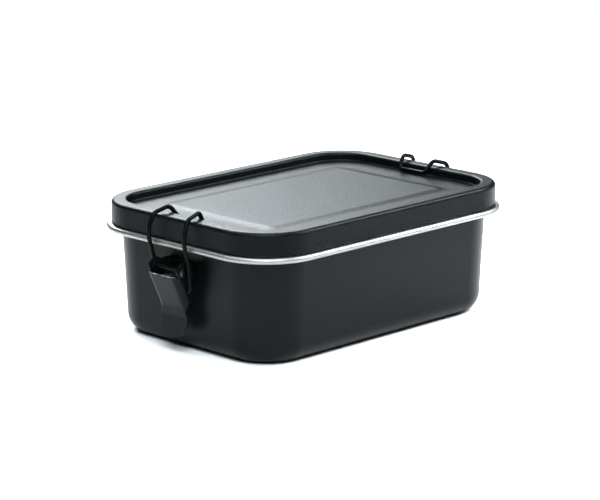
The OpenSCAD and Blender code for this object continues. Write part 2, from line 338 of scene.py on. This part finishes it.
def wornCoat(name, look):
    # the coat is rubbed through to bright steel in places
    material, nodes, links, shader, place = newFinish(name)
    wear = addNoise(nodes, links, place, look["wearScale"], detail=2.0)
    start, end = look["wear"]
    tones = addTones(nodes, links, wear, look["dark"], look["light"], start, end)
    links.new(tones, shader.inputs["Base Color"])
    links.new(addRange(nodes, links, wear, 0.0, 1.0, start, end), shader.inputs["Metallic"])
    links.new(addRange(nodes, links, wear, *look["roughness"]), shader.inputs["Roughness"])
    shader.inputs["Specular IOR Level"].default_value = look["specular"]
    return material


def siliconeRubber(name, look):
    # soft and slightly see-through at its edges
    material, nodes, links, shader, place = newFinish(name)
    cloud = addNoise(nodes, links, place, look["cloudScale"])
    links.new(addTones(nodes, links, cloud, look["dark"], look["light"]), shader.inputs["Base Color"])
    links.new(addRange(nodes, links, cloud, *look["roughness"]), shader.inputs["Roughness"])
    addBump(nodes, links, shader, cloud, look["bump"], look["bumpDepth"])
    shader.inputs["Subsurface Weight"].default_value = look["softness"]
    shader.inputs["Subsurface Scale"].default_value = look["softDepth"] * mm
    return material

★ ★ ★

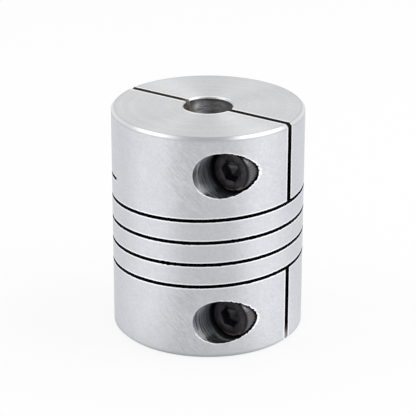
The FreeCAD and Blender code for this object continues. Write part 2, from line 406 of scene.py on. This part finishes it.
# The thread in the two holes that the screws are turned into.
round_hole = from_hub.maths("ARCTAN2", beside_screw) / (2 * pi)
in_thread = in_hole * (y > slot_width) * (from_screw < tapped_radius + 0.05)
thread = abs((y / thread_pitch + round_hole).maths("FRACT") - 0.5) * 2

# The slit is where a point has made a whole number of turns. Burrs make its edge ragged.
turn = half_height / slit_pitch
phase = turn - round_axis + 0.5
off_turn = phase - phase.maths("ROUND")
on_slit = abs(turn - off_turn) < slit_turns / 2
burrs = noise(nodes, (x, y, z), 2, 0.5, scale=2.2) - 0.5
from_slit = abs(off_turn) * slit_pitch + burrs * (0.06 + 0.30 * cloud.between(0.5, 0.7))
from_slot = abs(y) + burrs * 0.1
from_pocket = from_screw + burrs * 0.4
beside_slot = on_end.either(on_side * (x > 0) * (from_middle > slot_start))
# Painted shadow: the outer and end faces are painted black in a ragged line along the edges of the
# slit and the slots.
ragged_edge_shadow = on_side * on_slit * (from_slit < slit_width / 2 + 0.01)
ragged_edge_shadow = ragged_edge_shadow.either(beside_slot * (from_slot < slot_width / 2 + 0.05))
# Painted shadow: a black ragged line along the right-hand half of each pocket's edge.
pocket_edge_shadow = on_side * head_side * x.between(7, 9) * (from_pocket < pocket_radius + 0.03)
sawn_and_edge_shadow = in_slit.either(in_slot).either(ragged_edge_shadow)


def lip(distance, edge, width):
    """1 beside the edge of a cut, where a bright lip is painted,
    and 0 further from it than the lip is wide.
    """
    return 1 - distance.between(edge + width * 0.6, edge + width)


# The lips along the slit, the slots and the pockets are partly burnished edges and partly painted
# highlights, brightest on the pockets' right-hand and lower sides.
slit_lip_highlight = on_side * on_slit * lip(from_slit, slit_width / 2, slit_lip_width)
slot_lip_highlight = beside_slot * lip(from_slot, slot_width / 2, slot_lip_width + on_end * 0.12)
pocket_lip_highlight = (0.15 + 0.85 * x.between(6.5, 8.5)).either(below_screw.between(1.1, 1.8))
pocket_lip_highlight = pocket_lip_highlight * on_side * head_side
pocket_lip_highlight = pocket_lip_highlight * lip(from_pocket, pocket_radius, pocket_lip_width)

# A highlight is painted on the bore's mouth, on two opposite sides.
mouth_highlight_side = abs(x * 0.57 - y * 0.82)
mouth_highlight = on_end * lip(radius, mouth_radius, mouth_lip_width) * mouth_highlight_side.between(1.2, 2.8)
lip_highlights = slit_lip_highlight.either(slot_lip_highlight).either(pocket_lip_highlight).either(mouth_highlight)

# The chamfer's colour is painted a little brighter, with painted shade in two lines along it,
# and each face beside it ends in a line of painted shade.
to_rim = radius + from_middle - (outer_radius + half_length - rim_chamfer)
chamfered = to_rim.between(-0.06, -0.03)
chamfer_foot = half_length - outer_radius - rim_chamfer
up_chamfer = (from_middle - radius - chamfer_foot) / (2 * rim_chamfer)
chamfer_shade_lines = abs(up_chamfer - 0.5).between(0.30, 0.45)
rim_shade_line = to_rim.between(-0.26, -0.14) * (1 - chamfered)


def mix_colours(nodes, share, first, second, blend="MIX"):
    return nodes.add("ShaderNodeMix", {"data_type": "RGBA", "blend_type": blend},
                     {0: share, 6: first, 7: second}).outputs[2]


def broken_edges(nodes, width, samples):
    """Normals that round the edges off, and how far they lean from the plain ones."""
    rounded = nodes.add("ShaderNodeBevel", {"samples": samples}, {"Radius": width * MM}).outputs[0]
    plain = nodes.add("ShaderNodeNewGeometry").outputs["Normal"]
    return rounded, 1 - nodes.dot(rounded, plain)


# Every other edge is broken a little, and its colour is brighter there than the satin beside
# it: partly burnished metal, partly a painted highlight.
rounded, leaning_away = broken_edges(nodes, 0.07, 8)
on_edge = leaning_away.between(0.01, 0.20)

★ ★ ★

### [TASK]
Above are the records. Print exactly, and only, the lines from the line with "The FreeCAD and" to the line with "return 1 - distance.between(edge", both inclusive.

### [FINAL RESULT]
The FreeCAD and Blender code for this object continues. Write part 2, from line 406 of scene.py on. This part finishes it.
# The thread in the two holes that the screws are turned into.
round_hole = from_hub.maths("ARCTAN2", beside_screw) / (2 * pi)
in_thread = in_hole * (y > slot_width) * (from_screw < tapped_radius + 0.05)
thread = abs((y / thread_pitch + round_hole).maths("FRACT") - 0.5) * 2

# The slit is where a point has made a whole number of turns. Burrs make its edge ragged.
turn = half_height / slit_pitch
phase = turn - round_axis + 0.5
off_turn = phase - phase.maths("ROUND")
on_slit = abs(turn - off_turn) < slit_turns / 2
burrs = noise(nodes, (x, y, z), 2, 0.5, scale=2.2) - 0.5
from_slit = abs(off_turn) * slit_pitch + burrs * (0.06 + 0.30 * cloud.between(0.5, 0.7))
from_slot = abs(y) + burrs * 0.1
from_pocket = from_screw + burrs * 0.4
beside_slot = on_end.either(on_side * (x > 0) * (from_middle > slot_start))
# Painted shadow: the outer and end faces are painted black in a ragged line along the edges of the
# slit and the slots.
ragged_edge_shadow = on_side * on_slit * (from_slit < slit_width / 2 + 0.01)
ragged_edge_shadow = ragged_edge_shadow.either(beside_slot * (from_slot < slot_width / 2 + 0.05))
# Painted shadow: a black ragged line along the right-hand half of each pocket's edge.
pocket_edge_shadow = on_side * head_side * x.between(7, 9) * (from_pocket < pocket_radius + 0.03)
sawn_and_edge_shadow = in_slit.either(in_slot).either(ragged_edge_shadow)


def lip(distance, edge, width):
    """1 beside the edge of a cut, where a bright lip is painted,
    and 0 further from it than the lip is wide.
    """
    return 1 - distance.between(edge + width * 0.6, edge + width)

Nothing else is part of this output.